In a Memorandum of Agreement signed with the Qadena Foundation, Manila is launching a blockchain-based initiative designed to bring real-time visibility, traceability, and integrity into its budget cycle and financial management processes. Unlike conventional transparency portals that publish information after the fact, the system is built to record data at the moment it is created.
The initiative will use a Filipino-built public Layer-1 blockchain under the Qadena ecosystem, designed for government-grade requirements where transparency must coexist with privacy, confidentiality, and regulatory compliance. Financial and administrative records will be anchored directly from the city’s core systems into a tamper-resistant ledger, addressing long-standing issues such as delayed disclosures, fragmented documentation, and limited verifiability.

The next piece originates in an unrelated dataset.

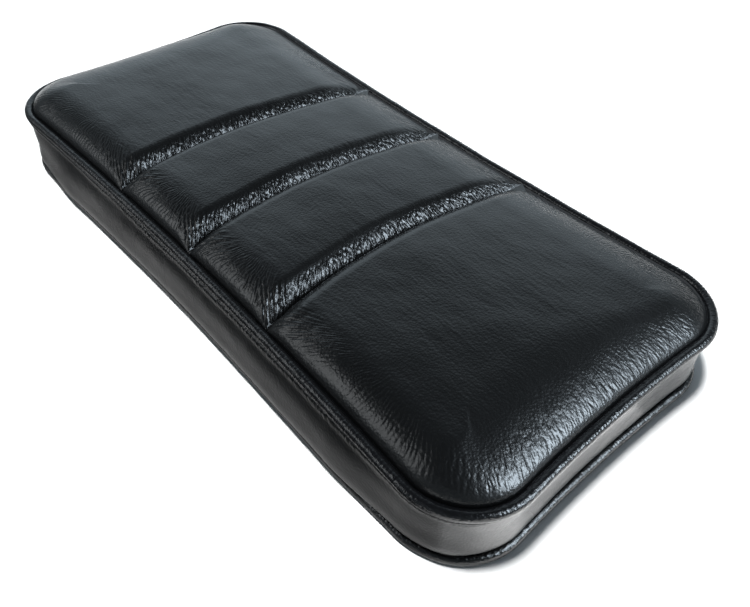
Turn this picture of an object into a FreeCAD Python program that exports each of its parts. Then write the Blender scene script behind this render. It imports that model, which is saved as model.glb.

Rather than treating transparency as a publishing exercise, Manila is attempting to institutionalize it as a system of record.

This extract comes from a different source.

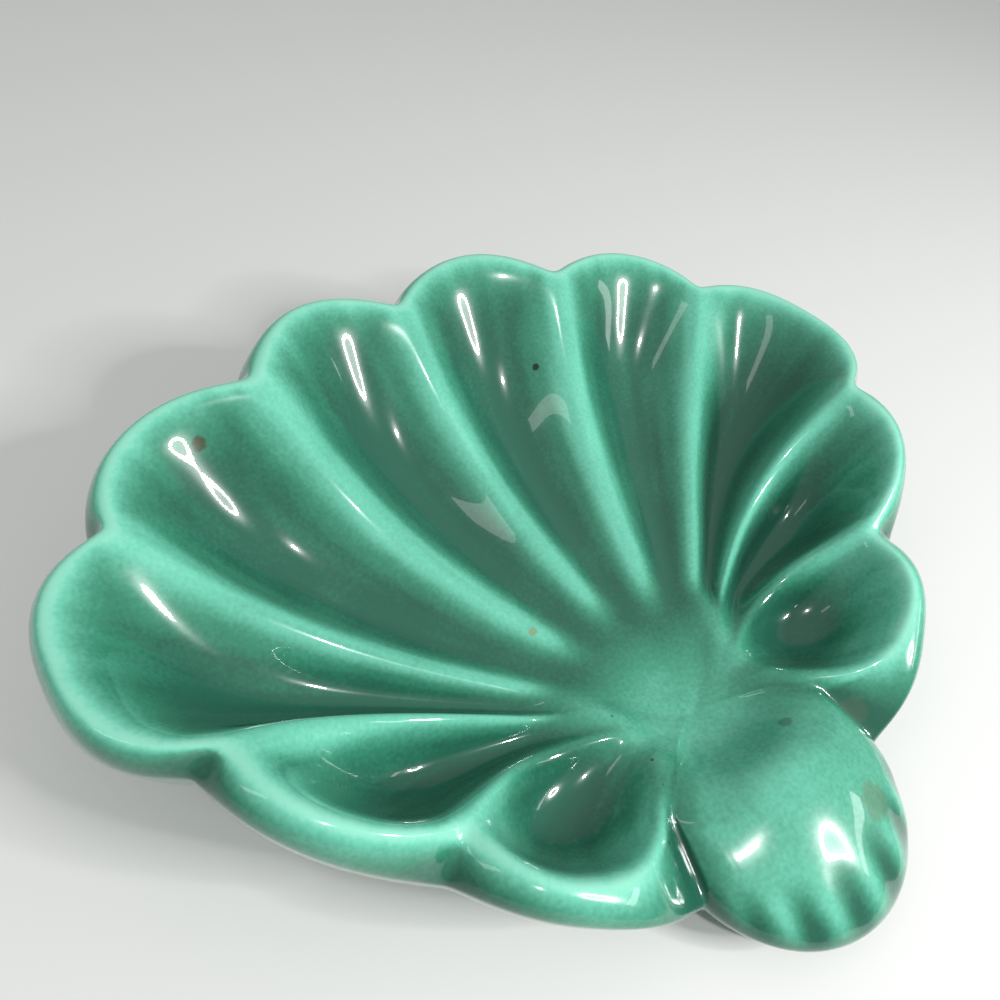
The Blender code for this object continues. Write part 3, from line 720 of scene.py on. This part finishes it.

The blockchain infrastructure will operate on a hybrid public and private consortium model, allowing participation from government agencies, civic organizations, and academic institutions as validators and node operators. By distributing validation across multiple stakeholders, the model shifts trust away from a single controlling entity toward a shared governance framework.
The Qadena Foundation, which brings together 18 consortium partners across Luzon, Visayas, and Mindanao, will coordinate technical collaboration and knowledge exchange to ensure proper implementation and governance.
For Qadena, the Manila deployment is not just a partnership but a live test case.
Ann Cuisia, chairperson of the Qadena Foundation, said the city will serve as the pilot implementation of its LGU-focused blockchain framework.
“We intend to make them the pilot of the template that we have built for Cadena_LGU, beginning with the Assessor’s Office and then the rest of the LGU departments,” Cuisia said.
Manila Mayor Francisco “Isko” Moreno Domagoso framed the initiative as both a continuation and an evolution of the city’s digital governance efforts.
“From Go Manila App being the template of most LGUs, we would be glad to be the first to embark in a true transparency portal using latest technology and in accordance with Cadena Act,” Domagoso said.
He added that transparency must go beyond efficiency.
“True citizen service should not only be fast and reliable. It must first and foremost be truthful. Technology should help ensure that public resources are managed with honesty, visibility, and accountability for every Filipino,” he said.
That phased rollout reflects a more grounded approach to government technology, starting with a specific office before expanding across the bureaucracy. It also signals a shift away from large-scale announcements toward iterative, operational deployment.
If successful, the Manila–Qadena collaboration could provide a working model for other local government units seeking to modernize financial transparency. More importantly, it reinforces a principle often missed in digital governance efforts.
Transparency works best when it is built into the system from the very beginning, not added later as a layer.